◆ Source data

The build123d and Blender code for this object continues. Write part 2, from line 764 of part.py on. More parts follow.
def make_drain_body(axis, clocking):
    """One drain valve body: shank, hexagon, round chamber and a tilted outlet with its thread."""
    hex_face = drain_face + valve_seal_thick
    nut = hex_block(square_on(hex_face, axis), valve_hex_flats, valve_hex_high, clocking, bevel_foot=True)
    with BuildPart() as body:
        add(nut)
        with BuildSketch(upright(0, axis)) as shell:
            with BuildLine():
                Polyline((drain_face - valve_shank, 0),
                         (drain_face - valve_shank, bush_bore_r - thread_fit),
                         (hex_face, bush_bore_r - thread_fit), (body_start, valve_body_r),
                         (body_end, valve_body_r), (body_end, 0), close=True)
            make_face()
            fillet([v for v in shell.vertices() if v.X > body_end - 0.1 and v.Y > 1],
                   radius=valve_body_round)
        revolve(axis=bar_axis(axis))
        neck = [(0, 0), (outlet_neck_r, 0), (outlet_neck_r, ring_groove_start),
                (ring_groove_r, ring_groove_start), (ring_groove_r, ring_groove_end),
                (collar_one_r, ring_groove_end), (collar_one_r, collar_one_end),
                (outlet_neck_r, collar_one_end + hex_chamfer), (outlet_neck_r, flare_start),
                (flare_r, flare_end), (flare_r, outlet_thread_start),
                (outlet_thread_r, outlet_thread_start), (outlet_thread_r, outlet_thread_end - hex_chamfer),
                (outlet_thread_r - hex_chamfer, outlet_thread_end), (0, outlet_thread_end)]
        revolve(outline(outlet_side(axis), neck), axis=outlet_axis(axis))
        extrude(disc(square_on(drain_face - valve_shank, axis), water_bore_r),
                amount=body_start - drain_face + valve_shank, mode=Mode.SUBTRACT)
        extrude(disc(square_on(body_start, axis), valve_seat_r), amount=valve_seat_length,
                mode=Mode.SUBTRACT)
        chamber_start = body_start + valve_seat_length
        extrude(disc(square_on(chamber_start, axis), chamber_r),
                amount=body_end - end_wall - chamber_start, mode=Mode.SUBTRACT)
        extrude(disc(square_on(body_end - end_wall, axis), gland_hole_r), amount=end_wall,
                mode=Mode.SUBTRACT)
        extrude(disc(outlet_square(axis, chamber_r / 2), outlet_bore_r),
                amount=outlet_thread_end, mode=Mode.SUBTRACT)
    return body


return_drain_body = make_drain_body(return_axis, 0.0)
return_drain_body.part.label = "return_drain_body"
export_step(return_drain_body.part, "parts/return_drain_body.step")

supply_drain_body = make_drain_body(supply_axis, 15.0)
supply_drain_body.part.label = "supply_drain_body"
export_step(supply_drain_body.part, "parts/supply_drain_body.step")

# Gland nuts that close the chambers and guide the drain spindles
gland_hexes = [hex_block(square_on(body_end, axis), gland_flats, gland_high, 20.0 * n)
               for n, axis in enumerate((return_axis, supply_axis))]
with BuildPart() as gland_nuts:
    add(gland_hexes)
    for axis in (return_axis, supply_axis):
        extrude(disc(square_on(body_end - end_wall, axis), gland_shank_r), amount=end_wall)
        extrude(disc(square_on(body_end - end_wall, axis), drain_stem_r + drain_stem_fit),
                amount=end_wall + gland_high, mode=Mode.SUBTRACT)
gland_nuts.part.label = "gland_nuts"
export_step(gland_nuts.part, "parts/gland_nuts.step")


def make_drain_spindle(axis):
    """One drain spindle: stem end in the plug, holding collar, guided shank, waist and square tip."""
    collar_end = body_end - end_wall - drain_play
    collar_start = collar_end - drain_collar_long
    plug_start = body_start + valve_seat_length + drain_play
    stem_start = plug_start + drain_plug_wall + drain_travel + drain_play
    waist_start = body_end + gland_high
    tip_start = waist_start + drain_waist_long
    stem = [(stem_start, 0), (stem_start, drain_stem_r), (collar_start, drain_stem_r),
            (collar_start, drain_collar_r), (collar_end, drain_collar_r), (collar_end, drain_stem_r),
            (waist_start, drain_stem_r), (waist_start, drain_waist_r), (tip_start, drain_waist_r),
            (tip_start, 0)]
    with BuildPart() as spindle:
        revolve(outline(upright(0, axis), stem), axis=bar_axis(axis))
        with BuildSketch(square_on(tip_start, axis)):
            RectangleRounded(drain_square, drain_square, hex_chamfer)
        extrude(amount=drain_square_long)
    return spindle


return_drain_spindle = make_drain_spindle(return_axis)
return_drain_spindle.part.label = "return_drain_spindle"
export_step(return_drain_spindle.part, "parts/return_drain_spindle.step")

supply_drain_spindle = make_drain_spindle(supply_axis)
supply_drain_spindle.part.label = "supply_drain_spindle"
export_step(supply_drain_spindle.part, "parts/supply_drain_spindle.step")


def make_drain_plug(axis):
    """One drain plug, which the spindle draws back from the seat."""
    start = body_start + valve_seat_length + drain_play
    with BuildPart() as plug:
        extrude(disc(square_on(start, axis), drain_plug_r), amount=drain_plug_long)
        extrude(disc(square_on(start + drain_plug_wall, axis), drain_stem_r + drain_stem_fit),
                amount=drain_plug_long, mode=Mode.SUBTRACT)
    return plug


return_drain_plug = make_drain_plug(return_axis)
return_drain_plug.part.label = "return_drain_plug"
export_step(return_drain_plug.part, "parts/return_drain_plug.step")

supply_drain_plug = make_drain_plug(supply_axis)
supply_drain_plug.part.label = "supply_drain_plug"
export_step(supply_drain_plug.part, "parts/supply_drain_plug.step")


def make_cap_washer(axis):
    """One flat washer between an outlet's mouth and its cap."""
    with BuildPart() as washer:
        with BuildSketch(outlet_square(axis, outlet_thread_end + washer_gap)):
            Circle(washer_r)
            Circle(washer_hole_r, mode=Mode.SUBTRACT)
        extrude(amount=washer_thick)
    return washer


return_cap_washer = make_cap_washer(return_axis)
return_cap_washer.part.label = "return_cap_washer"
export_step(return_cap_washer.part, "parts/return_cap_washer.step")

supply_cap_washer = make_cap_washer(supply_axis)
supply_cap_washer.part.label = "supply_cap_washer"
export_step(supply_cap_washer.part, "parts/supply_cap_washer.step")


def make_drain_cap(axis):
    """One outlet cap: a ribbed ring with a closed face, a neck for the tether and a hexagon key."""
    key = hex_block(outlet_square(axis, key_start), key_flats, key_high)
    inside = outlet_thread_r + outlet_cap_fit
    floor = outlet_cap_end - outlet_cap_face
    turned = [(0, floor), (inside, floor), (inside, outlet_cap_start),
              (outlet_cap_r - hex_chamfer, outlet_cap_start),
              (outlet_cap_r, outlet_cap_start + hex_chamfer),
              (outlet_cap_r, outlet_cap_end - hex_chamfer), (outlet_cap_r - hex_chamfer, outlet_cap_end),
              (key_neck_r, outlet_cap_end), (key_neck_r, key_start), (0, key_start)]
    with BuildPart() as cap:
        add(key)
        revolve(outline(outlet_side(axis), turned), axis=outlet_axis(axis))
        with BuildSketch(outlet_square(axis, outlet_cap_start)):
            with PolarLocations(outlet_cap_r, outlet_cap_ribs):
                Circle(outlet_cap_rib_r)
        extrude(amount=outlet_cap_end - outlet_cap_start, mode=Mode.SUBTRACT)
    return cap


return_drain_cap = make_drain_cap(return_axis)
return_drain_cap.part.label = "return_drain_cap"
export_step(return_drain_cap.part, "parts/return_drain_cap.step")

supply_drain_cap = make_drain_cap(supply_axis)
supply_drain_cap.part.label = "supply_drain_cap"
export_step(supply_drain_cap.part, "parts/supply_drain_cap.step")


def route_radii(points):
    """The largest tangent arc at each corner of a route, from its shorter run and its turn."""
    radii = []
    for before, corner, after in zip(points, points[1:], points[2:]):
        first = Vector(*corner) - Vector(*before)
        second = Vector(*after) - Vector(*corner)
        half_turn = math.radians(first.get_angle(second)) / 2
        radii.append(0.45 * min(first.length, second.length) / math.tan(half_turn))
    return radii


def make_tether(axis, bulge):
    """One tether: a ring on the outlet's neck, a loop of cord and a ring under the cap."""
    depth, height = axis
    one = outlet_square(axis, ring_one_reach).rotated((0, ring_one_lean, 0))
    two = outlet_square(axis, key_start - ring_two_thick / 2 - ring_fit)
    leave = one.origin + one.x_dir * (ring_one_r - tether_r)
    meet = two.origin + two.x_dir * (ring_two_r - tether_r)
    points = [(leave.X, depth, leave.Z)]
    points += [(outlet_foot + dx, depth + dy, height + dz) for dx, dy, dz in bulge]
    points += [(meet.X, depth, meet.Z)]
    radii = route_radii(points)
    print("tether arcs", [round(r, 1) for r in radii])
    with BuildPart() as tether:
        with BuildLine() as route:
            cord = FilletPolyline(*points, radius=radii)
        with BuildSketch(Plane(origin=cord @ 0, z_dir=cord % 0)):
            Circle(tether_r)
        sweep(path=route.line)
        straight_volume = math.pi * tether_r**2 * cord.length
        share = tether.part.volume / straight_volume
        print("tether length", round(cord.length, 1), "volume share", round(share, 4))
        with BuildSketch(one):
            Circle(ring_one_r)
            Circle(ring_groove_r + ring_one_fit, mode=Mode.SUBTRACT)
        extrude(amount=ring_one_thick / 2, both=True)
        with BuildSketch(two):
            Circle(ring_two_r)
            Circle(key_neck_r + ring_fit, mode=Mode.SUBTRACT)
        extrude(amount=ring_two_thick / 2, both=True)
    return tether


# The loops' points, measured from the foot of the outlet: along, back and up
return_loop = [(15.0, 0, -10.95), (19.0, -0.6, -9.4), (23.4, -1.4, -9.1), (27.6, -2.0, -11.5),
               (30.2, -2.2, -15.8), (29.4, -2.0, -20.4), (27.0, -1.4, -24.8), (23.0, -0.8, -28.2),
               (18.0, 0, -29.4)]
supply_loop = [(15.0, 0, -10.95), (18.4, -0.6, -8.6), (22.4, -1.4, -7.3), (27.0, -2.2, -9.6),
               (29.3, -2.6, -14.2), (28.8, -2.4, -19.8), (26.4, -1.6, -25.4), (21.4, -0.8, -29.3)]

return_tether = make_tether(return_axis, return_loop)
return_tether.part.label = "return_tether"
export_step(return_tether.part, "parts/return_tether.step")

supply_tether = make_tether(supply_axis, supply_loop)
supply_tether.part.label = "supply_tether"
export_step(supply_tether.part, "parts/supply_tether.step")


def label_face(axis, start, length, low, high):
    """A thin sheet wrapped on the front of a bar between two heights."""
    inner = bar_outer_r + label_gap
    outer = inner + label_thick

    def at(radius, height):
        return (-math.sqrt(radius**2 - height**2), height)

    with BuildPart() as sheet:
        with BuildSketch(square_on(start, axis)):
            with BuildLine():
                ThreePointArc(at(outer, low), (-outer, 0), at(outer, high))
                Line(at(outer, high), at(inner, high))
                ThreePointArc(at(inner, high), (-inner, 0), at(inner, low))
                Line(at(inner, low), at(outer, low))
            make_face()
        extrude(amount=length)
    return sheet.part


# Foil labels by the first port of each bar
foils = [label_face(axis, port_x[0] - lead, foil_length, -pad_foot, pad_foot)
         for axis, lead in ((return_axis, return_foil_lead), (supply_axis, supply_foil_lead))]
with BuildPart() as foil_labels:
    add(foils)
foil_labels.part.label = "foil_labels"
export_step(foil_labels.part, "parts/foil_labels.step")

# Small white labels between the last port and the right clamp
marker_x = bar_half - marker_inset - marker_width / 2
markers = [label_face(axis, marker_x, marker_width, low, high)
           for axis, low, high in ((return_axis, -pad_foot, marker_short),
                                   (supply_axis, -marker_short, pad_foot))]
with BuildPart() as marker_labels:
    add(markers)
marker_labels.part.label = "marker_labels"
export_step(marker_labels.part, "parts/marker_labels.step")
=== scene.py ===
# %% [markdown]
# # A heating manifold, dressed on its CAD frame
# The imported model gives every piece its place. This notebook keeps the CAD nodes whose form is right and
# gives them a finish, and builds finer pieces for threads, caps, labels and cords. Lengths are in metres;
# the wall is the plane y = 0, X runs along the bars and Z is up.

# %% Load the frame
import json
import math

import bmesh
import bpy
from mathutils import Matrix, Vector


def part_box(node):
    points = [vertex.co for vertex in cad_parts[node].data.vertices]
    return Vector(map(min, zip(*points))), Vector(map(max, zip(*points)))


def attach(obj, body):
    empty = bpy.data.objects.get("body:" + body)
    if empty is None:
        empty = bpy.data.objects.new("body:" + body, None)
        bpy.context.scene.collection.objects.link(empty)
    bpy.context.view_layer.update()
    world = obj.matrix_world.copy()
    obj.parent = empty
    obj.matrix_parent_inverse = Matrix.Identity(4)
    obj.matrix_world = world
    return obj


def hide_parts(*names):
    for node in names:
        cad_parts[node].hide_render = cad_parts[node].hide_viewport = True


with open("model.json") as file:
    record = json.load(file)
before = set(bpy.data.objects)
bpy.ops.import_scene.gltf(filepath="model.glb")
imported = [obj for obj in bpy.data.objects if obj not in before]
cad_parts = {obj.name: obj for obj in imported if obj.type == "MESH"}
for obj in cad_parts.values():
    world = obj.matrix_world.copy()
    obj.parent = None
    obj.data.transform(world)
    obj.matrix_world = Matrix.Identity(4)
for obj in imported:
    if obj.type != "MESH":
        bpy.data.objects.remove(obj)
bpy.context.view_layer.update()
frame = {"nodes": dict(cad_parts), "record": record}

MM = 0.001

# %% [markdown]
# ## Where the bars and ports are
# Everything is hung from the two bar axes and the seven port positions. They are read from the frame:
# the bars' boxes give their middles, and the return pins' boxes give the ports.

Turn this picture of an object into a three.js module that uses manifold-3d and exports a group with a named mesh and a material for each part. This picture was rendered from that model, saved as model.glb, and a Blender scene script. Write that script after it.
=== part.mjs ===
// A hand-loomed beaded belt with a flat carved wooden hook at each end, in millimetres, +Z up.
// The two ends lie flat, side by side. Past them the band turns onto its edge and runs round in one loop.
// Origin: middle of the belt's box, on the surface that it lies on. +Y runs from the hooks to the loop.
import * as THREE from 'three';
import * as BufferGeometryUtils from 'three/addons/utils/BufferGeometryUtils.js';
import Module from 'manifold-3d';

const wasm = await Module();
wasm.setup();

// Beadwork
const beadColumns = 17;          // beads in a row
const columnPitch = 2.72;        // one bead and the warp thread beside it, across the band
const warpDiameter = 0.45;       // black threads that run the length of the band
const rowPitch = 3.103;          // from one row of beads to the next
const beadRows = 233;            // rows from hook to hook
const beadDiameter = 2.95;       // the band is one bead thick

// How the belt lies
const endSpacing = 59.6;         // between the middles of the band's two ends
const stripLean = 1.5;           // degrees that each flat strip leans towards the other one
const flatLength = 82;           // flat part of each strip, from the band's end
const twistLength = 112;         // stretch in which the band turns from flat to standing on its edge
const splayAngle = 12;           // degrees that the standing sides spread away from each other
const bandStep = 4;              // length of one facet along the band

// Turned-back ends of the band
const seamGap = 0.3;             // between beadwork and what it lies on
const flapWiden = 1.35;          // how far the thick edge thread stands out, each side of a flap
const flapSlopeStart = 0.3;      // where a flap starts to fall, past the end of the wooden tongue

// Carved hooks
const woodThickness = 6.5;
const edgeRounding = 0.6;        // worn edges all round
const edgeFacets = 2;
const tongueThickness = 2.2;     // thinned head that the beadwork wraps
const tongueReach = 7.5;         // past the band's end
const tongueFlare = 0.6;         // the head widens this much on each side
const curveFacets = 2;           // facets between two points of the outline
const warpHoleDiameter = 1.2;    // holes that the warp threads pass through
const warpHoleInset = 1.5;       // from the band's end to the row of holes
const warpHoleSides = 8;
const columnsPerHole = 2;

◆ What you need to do
In the material above, find each line that contains the word "nodes", and select it.

◆ Result of this exercise
# The imported model gives every piece its place. This notebook keeps the CAD nodes whose form is right and
frame = {"nodes": dict(cad_parts), "record": record}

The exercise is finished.